Jesus christ, this whole thing might as well be from outer space.
Here’s your premise: Laura Jean Covey has had crushes, but never romances. As an exercise in writing her emotions, she penned a love letter to each of those crushes, which she then sealed away and put in a precious box (which was a gift from her dead mother), and continued about her life, as one does. This is a reasonably healthy behaviour, honestly, the idea of expressive practice without necessarily needing to impose your feelings on other people. Then, worried about how boring her life is, her little sister steals the letters and mails them all to the appropriate boys.
Three of those boys are currently still in her life. One of them seems to be, broadly speaking, fine. One of them is her next door neighbour and her sister’s ex boyfriend. One of them is her worst enemy’s boyfriend.
And like, let’s just take a pause here and appreciate what a killer premise that is. The actual story that ensues from here is a little more linear, a little less chaotic than the opening promises with the whole sending three heartfelt confessions of love to three different potential paramours, written at three wildly different times of life and mental headspaces thing. It kind of collapses down pretty quickly, with those five potential threads becoming one thread, with all the boys in question being, it seems, not assholes about it, which is nice.
Oh and all these characters are high schoolers, I don’t know if I mentioned.
To All The Boys I’ve Loved Before is a romantic comedy set in a high school which seems to literally just be that. The whole thing has some measure of reality to it, it’s not some hyper-real near-musical or nothing, and it seems to be set in our real world, maybe a half dozen years ago, based on the apps the youths are using. There’s a couple of moments that make me go ‘wait, really?’ but then we hit a new problem when it comes to me looking at this movie.
Because this is a movie about a girl’s experience.
An American girl’s experience.
An Asian-American girl’s experience.
An Asian-American girl’s experience in a upper-class school and high financial status family in the 2010s.
Like, yes, this is not a universal experience, but it’s fantastically other to me. It’s not even like the fictional high schools of my high school life. It’s completely alien to everything I experienced. And you can pick through all sorts of details in it and no matter how I cut it, the number of things this movie is about or which wants to express or explore is nothing like anything I’ve ever experienced or that is meaningful to me.

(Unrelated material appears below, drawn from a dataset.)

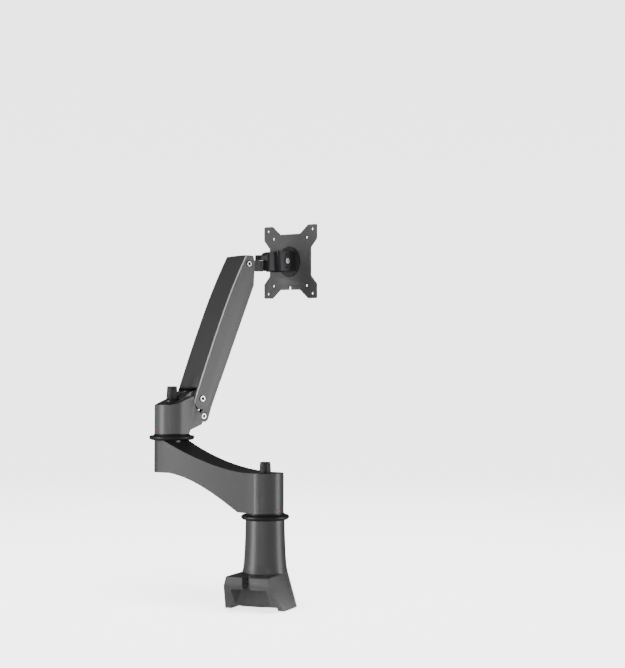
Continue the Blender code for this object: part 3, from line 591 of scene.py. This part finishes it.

Hell, look at the school’s size. The school is so big that you could go to this school and have a friend group and that friend group is completely different to other friend groups, and it’s entirely possible you could know someone in the seventh grade, and in the ninth grade, that person had changed while you hadn’t noticed and you needed to take an opportunity to get to know them again? That’s absolutely galactic to me. From kindergarden through to year nine, for me, I was in a class with two other people and we spent all our time in small wooden boxes, unable to talk to each other in class, and never did any collaborative classwork.
Oh, dating someone from school wasn’t weird, everyone did that, when the pastor helped them pick who they were going to date.
But then that ended when the pastor fled the church with millions of dollars of debt from the money he embezzled from the church to fund his multi-level marketing scheme, and hey, we’ve all been there, right?
How the hell then is this movie relatable to me? Well, part of it is media priming. I’ve watched tons of stories about ‘high school’ so much so that when I wrote my own fiction about high school I put in ridiculous anachronisms like the idea of students having lockers for keeping stuff in (like what the hell, I’ve never seen an Australian school with lockers). And like, story after story after story is about relationships in high school and the importance of this threshold of both inexperience and desire, and the way we treat teenagers, and, like, I’m pre-loaded with this stuff.
And therefore, rather than comparing To All The Boys I’ve Loved Before to, like, a real or authentic kind of experience of myself, I instead compare it to, well, its genre. It’s just like an action movie or a political drama. It’s just that time to time, watching this movie, there are moments that just confuse the hell out of me.
She talks to her family about her emotional problems! One of her sisters travels to study! She has anxiety about driving – because she can drive! And all these kids have cars! They go to parties! There’s a kid in this class who’s gay, and people know it and they don’t physically abuse him constantly! This is wild!
Then the question becomes… well, how does it do, in its own genre?
It’s really good. It’s sweet, it’s charming, I don’t feel like it’s trying to build up to some spectacle of watching adults that can meaningfully pretend to be teenagers doing something titillating (hi, Riverdale), the characters seem to behave in a way that makes sense to me, but it also shaves off things I’d expect from actual teenagers. Like, they talk over each other and disengage. There’s nobody getting violent over a conversation, there’s nobody shouting their points repeatedly.
Also, I think I need to restate: the premise of the story is really good and I kind of wish that the movie could do more with it than just as a stepping stone to just sidle into the single lane of a more complicated story. Really good, really quite cool, very charming and sweet.
What’s really wild about it, I guess, is that this movie stands apart. It’s that rare to see media of its ilk that focuses on a girl, doesn’t treat her like she is, herself, weird, shows her relating to people around her in emotionally sensible ways, and on top of all that, she just happens to not be a white girl.